I believe that the time you spend thinking about a movie is some indication to how good it was; well, I did spend time thinking about this movie and especially about the characters - what's going to happen next...what is the meaning of the ending... Sara's directness and beauty.
There is a lot of beauty in this film, starting from the physical beauty of the characters moving to their inner beauty and to the fact that they are all "whole", complete characters. I agree with other viewers that these characters are somewhat cliched but they seem to develop or unfold as the movie proceeds. Finally there is the beautiful photography of this movie on which the director and screenwriter (Lisa Cholodenko) elaborates in the DVD additions part. An important great asset is "Laurel Canyon" ability to handle difficult issues with just a touch, hinting an array of feelings with body gestures and few words (Sam touching Jane toes as an act of reconciliation, Sara's eyes following Sam in the car scene). In this regard I have to add that the movie is very blunt and direct in one sense and quite subtle on the other hand; or maybe it is always easier to be blunt and direct about sex and subtler about other issues of the heart.
I guess the film belongs to Frances Macdermond who is able to put light to every character she does (and what a variety that is). Here she plays Jane, the bohemian musician type who is a living proof to every stereotype there is about the music industry. Still, Frances McDormand is able to give us a fuller person of Jane with a lot more depth to her character. Another fact that I reminded myself during the viewing was that she indeed is the parent of Sam... this means that in spite of Sam' accusations and negative feelings she seemed to have done at least a few things right. Sam is not only very intellectual (Harvard graduate, cool and calculated) but is also a kind human being who is able to give meaning to his role as a doctor. I also liked Natascha McElhone as Sara and thought she was definitely more "alive" then Alex.
The film includes one of the hottest sex scenes ever, although not including anything physical only a conversation between two people sitting in a car.

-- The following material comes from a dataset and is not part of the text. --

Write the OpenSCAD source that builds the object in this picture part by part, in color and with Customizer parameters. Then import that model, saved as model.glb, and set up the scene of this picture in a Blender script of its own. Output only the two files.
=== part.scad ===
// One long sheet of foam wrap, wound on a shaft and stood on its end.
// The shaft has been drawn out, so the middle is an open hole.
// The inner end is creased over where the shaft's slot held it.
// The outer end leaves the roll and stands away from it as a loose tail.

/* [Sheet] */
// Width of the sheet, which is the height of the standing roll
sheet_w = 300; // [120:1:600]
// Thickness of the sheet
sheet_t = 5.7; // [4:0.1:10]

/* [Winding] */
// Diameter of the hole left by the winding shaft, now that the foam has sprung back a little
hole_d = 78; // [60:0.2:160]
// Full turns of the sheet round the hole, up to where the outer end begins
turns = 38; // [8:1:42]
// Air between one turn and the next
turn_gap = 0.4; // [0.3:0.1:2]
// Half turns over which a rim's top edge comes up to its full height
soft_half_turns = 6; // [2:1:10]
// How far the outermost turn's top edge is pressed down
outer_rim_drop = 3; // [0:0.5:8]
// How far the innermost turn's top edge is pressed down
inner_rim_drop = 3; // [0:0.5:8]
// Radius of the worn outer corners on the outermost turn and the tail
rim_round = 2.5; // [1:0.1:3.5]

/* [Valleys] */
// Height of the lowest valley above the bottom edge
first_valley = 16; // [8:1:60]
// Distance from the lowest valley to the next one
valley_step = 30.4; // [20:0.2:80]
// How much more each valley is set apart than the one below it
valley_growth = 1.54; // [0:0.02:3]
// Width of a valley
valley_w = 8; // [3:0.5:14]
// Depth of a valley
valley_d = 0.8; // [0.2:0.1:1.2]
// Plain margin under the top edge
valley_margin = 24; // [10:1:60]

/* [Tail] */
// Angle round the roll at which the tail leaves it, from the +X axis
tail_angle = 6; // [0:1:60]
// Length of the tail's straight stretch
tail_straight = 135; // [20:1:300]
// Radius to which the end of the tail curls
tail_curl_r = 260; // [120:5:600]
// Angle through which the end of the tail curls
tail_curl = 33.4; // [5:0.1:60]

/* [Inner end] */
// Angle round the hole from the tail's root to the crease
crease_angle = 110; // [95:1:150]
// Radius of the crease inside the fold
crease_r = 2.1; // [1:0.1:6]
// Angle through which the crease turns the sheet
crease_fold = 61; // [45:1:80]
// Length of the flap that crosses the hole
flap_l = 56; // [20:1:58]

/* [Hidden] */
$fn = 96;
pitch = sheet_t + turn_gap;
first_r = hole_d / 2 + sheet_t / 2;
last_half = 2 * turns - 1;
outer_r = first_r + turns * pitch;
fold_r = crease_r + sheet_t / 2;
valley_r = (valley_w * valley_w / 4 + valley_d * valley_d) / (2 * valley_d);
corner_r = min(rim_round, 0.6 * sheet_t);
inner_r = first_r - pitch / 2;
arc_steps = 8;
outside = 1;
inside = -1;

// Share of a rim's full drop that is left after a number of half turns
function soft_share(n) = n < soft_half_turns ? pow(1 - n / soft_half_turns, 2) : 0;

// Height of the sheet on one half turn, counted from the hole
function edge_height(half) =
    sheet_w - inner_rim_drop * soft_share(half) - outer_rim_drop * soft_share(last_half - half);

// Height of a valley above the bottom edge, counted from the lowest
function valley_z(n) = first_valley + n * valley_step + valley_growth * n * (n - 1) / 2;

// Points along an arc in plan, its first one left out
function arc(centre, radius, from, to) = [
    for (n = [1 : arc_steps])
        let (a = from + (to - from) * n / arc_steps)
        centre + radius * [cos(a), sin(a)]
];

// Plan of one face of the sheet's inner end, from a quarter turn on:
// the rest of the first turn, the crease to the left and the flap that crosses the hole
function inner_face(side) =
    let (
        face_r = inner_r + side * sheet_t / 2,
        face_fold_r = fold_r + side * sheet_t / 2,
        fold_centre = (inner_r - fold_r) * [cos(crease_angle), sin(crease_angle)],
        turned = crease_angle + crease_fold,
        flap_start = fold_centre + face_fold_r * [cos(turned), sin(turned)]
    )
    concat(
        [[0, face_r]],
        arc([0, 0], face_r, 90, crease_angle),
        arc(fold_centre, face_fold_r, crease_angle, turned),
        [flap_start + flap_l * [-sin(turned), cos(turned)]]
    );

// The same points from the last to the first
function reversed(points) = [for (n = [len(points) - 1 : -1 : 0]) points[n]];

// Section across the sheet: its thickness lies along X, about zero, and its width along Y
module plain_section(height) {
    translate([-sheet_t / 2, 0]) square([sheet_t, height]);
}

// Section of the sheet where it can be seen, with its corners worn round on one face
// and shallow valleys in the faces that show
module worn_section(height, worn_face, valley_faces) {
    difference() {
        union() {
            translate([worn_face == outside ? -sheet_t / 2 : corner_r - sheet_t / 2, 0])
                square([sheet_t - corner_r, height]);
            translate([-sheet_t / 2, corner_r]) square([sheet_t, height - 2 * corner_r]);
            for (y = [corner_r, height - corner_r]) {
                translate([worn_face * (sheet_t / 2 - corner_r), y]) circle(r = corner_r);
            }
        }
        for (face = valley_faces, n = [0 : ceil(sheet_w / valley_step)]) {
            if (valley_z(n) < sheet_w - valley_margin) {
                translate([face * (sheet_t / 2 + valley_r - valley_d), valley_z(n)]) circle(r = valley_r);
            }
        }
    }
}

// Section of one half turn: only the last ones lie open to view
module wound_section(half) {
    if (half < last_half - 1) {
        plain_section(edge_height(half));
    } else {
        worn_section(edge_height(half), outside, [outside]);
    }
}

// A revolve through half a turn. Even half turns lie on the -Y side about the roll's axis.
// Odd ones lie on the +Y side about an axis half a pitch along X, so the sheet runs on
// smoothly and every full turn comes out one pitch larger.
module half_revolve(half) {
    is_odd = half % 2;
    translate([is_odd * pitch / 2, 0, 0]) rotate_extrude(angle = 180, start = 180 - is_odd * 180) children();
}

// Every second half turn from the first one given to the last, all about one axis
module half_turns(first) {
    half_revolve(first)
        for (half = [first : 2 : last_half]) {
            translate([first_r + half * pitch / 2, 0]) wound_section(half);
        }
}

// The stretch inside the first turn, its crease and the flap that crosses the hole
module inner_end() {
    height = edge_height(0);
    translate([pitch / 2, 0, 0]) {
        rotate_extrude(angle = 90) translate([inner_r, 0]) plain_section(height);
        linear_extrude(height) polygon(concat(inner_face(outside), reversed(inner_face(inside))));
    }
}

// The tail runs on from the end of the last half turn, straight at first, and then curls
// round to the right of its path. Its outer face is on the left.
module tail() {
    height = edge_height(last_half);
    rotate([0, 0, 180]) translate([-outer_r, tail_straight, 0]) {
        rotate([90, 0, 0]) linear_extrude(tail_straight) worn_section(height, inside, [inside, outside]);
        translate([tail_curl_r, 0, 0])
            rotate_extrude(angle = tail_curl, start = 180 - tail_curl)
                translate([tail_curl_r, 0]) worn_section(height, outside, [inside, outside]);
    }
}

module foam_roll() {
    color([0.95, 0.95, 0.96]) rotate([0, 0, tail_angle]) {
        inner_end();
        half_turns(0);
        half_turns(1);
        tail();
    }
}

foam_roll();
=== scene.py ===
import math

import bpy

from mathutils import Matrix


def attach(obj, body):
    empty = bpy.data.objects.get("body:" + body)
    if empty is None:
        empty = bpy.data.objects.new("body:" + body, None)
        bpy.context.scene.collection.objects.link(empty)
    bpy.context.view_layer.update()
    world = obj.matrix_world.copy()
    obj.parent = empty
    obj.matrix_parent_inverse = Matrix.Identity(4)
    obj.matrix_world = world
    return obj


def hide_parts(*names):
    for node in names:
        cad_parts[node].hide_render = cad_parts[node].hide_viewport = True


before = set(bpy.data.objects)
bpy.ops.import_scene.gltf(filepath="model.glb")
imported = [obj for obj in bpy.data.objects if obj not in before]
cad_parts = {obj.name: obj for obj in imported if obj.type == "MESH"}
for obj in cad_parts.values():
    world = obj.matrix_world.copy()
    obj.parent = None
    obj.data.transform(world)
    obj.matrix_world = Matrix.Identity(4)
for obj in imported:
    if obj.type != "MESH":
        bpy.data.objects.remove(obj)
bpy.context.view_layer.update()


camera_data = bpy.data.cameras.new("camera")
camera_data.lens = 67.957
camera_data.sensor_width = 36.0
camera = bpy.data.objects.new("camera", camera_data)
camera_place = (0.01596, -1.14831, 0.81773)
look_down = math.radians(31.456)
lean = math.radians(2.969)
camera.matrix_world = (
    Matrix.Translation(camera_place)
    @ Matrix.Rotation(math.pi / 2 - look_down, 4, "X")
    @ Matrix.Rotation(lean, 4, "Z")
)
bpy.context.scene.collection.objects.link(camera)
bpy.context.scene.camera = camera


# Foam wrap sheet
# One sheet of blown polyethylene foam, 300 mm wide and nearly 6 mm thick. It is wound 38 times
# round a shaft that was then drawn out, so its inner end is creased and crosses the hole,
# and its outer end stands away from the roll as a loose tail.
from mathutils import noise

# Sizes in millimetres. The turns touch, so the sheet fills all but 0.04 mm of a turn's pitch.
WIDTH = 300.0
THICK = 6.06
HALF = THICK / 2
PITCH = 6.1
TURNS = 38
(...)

Movie Review: (In Fact 3.5) Flawed But One Notch Up for McDormand's "Babe"
Summary: 4 Stars

"Laurel Canyon" has a simple premise. It is about a pair in love, young doctor Sam (Chrstian Bale) who is going to work in hospital, and Alex (Kate Beckinsale) who is working on a paper (doctorial) about the reproduction system of flies. The couple are going to marry soon, and fly to the West Coast where Sam's mother lives. And it's Laurel Canyon, the place of Joni Mitchell song.

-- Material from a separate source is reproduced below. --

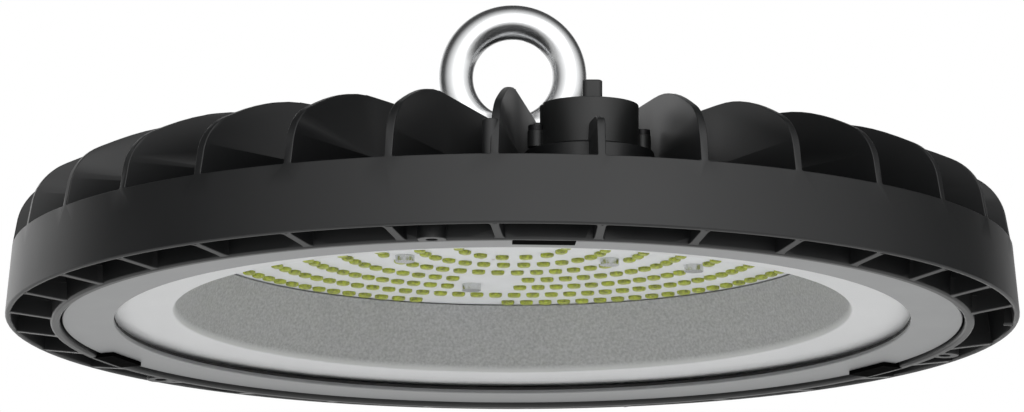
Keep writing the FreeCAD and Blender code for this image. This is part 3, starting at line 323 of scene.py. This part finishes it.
work = bmesh.new()
rings = []
for along, bottom, half in FOOT_STATIONS:
    narrow = half * FOOT_TAPER
    verts = [work.verts.new(Vector((along, FIN_OFFSET + beside, height)) * MM) for beside, height in (
        (-half, bottom), (half, bottom), (narrow, FOOT_TOP), (-narrow, FOOT_TOP))]
    rings.append([work.edges.new(ends) for ends in zip(verts, verts[1:] + verts[:1])])
for one, other in zip(rings, rings[1:]):
    bmesh.ops.bridge_loops(work, edges=one + other)
bmesh.ops.holes_fill(work, edges=rings[0] + rings[-1], sides=4)
bmesh.ops.rotate(work, matrix=Matrix.Rotation(FIN_TURN, 3, "Z"), verts=work.verts)
foot = work.verts[:] + work.edges[:] + work.faces[:]
for index in range(1, FIN_COUNT):
    if index != CUT_SPOKE:
        copied = bmesh.ops.duplicate(work, geom=foot)["geom"]
        bmesh.ops.rotate(work, matrix=Matrix.Rotation(index * FIN_STEP, 3, "Z"),
                         verts=[item for item in copied if isinstance(item, bmesh.types.BMVert)])
bmesh.ops.recalc_face_normals(work, faces=work.faces)
dress(piece_of("fin_feet", work, ADDED_SHARP, ADDED_EDGE), powder_coat)


# Rim post: a round post inside the band, beside the fin that is nearest to the control port. It
# is cast with the band and has its coat.
POST_RADIUS = 2.5 * MM
POST_BOTTOM, POST_TOP = 10.0 * MM, 34.9 * MM
POST_REACH = 150.2 * MM
POST_ANGLE = math.radians(-92.5)
POST_SIDES = 32

work = bmesh.new()
middle = Vector((math.cos(POST_ANGLE) * POST_REACH, math.sin(POST_ANGLE) * POST_REACH,
                 (POST_BOTTOM + POST_TOP) / 2))
bmesh.ops.create_cone(work, cap_ends=True, segments=POST_SIDES, radius1=POST_RADIUS, radius2=POST_RADIUS,
                      depth=POST_TOP - POST_BOTTOM, matrix=Matrix.Translation(middle))
bmesh.ops.recalc_face_normals(work, faces=work.faces)
dress(piece_of("rim_post", work, ADDED_SHARP, ADDED_EDGE), powder_coat)


# Driver lid: a cast cover on the well, in the casting's coat, with rounder edges. Six screws
# hold it down on a rubber gasket.
LID_EDGE = 0.4 * MM
dress(eased("driver_lid", "driver_cover", LID_EDGE, segments=3), powder_coat)


# Seals: the lid's, the eye bolt's, the gland's and the port's, pressed between the parts that
# they seal. Moulded silicone rubber looks dead black, with hardly a shine.
seal_rubber = surface_finish(
    "black_silicone_rubber", 6.0 * MM, {"Base Color": linear("#101010")}, rough=(0.55, 0.7),
    grit=0.8 * MM, depth=0.01 * MM)
for name in ("cover_gasket", "eye_bolt_seal", "gland_seal", "gland_insert", "port_gasket"):
    dress(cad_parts[name], seal_rubber)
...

His mom Jane (Frances McDormand) has her own studio where she produces records; lots of golden records are decorated; and Jane and the band led by Ian (Alessandro Nivola, giving his own voice) are still dreaming of Summer of Love, rolling joints as if that's usual. Alex, serious student of insects. cannot be free from the influence, finding another side of her personality. In the meanwhile, Sam meets a beautiful Israeli doctor (Natascha McElhone), who is attracted to him, and he to her.

The story is nothing new, and the characters are not particularly interesting except Jane, thanks greatly to McDormand. Few can play the role of mother, lover, and seducer in one, and McDormand does it so easliy that you may forget that "Laurel Canyon" is basically the story about the younger ones, Bale and Beckinsale. And they are not bad, though I cannot understand the producers' decision of casting two British faces in American situation.

The locations play the vital role. And they are attractive, including that of Hotel Chateau Marmont. But somehow there is something off-putting about them, perhaps they are essentially the places for celebrities, where not many ordinary people can approach casually. I know the story cannot be nowhere else; but the overfamiliar plot and the weak ending betray that except for McDormand's, the characters lack something substantial, like the place the film shows. In other words, we care little about them.

See this film as Frances McDormand's, and you will not be disappointed. Lisa Cholodenko is no doubt a talented director, and her previous film 'High Art' starring Radha Mitchell and Ally Sheedy is a quite impressive film about the two lovers, about which we really care. That was far better than "Laurel Can." and the place you should go first.